The Purpose of the Gospel of Matthew

The special purpose that Matthew had in view in his Gospel was to present the details of the tradition of Christ by proving to the Jewish people that Jesus of Nazareth is the predicted Messiah, the son of David and the son of Abraham. Matthew quotes more frequently from the Old Testament than any other evangelist does to prove that Jesus is the promised Messiah in whom is to be found the fulfillment and realization of the Messianic predictions of the Old Testament prophets and seers. Accordingly, his Gospel is considered the best book to build and strengthen believers through growing deeper into the teaching of Christ. It is, at the same time, good for preaching to the sons of Abraham and bringing them over to their Savior who took upon himself, in their place, the judgment of God.

These two purposes "preaching and teaching" are so wonderfully correlated in the Gospel of Matthew that it is the first book in the New Testament, glorifying Jesus, the Christ of God.
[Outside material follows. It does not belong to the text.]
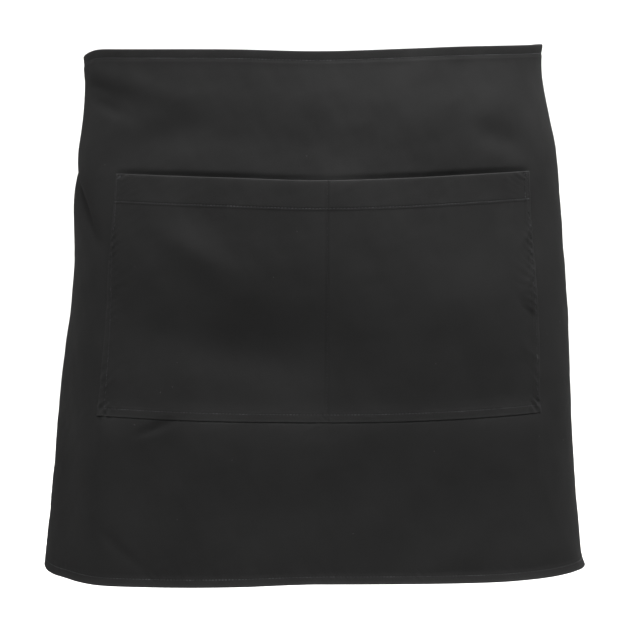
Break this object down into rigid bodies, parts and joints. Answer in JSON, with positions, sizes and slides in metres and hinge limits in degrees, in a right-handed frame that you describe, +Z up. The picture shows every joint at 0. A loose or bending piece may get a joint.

The Date of Writing the Gospel According to Matthew

This unique Gospel was written around 58 AD—about 25 years after the crucifixion. Scholars agree that it was written before the destruction of Jerusalem in 70 AD, as it does not report the fall of Jerusalem and the temple but, on the contrary, describes these events as still in the future (please refer to 23:37-38; 24:1-2). Furthermore, Matthew reports many warnings in his Gospel against the Sadducees who lost their power and authority after the destruction of Jerusalem.

We find in this Gospel true statements about the words and deeds of our Master Jesus Christ who calls us to follow him just as he called Matthew.

Who is Matthew, and how did he introduce himself?
What are the characteristics of the Gospel according to Matthew?
What is the purpose of the Gospel according to Matthew?